Blame breeds defensiveness. Persuasion changes direction.

The moment you define China as an enemy, the moderate voices inside China lose their footing.

**Second, we must not misunderstand the Chinese people.**

1.4 billion people are not a single entity.

They are people just like us — where good and evil coexist, where desire and fear coexist.

We have to be able to see the state and the people as separate things.

**Third, we must help them stay within the lines.**

The desire to live well can easily cross a line.

That line may be international law, it may be trade norms, it may be the standard of human rights.

China crossing the line must be prevented.

But the way to do that should be not pressure but **shared rules**.

Drawing the line together. That is the only possible long-term strategy.

· · ·

During the Cold War,

Kissinger joined hands with China in the midst of cold diplomacy.

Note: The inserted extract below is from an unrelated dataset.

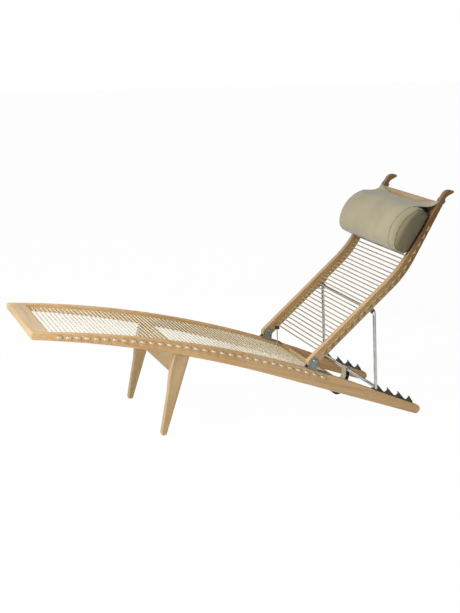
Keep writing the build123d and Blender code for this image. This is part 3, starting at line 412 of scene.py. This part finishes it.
# Prop
# A closed rectangle of round steel whose upper rod turns in two saddles screwed on the back rails.
# The steel is bent and polished, and the saddles are bead blasted like the hinges.

# Polished steel mirrors the pale room and the black cards, and is brighter than the blasted parts.
give(worked_metal("polished_steel_prop", "#C2C4C0", "#A6A8A4", 0.1, grit=1.2 * MM, relief_depth=0.01 * MM),
     "prop_loop")
give(blasted_steel, "saddle_left", "saddle_right")
give(plated_steel, "saddle_screws")

# Pull strap
# A band of cotton webbing, sewn into a loop round the prop's lower rod, with its inner face painted black as
# painted shade.
# It hangs from the rod in a narrow neck and opens below into a loop for the hand.
PROP_RADIUS = 6.0
ROD_RADIUS = 6.45
ROD_TURNS = (-10, 35, 90, 145, 190)
# The strap's inner face below the rod, in millimetres from the rod's centre: towards the head, and up.
HAND_LOOP = [(-6.4, -14.0), (-8.5, -30.0), (-20.0, -45.0), (-46.0, -51.0), (-63.0, -62.0), (-65.0, -80.0),
             (-52.0, -93.0), (-36.0, -94.0), (-21.0, -85.0), (-11.0, -66.0), (-2.0, -45.0), (3.5, -28.0),
             (6.2, -12.0)]
ROUTE_STEPS = 6
STRAP_WIDTH = 47.0
STRAP_THICKNESS = 2.4
STRAP_RIB = 3 * MM
WEBBING_THREAD = 1.0 * MM


def mesh_piece(name, points, faces, *materials):
    """A smooth-shaded mesh piece from its points and faces."""
    mesh = bpy.data.meshes.new(name)
    mesh.from_pydata([tuple(p) for p in points], [], faces)
    work = bmesh.new()
    work.from_mesh(mesh)
    bmesh.ops.recalc_face_normals(work, faces=work.faces)
    work.to_mesh(mesh)
    work.free()
    for material in materials:
        mesh.materials.append(material)
    mesh.shade_smooth()
    piece = bpy.data.objects.new(name, mesh)
    bpy.context.scene.collection.objects.link(piece)
    return piece


def band(name, outline, place, width, thickness, outer, inner, steps=8):
    """A closed band of webbing from the outline of its inner face, which place turns to points."""
    count = len(outline)
    points, faces, inside = [], [], []
    rows = [(i / steps - 0.5) * width for i in range(steps + 1)]
    for number, (a, b) in enumerate(outline):
        before, after = outline[number - 1], outline[(number + 1) % count]
        way = Vector((after[0] - before[0], after[1] - before[1])).normalized()
        for layer in (0, 1):
            for row in rows:
                edge = min(1.0, (width / 2 - abs(row)) / (0.8 * thickness))
                swell = thickness * (0.5 + (layer - 0.5) * (0.55 + 0.45 * edge))
                points.append(place(a + way.y * swell, b - way.x * swell, row))
    ring = 2 * (steps + 1)
    lift = steps + 1
    for number in range(count):
        here, there = number * ring, (number + 1) % count * ring
        for i in range(steps):
            faces.append((here + i, there + i, there + i + 1, here + i + 1))
            inside.append(1)
            faces.append((here + lift + i, here + lift + i + 1, there + lift + i + 1, there + lift + i))
            inside.append(0)
        for i, flip in ((0, False), (steps, True)):
            quad = (here + i, here + i + lift, there + i + lift, there + i)
            faces.append(quad[::-1] if flip else quad)
            inside.append(0)
    piece = mesh_piece(name, points, faces, outer, inner)
    for polygon, on_inner_face in zip(piece.data.polygons, inside):
        polygon.material_index = on_inner_face
    return piece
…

Whether that was morally right is still being debated.

But one thing he read correctly.

"People are moved by interest more than by ideology."

China is no different.

Building a structure where their interests overlap with the world's interests.

That is the strategy we need right now.

Design, not containment.

Persuasion, not hostility.

Understanding, not fear.

· · ·

"This piece is not a defense of the Chinese government, but a call to see the 1.4 billion people for who they really are."

Originally published on Brunch · March 25, 2026
L
Lee · Lee's Blueprint
Founder, MAEUM.io
Email [email protected]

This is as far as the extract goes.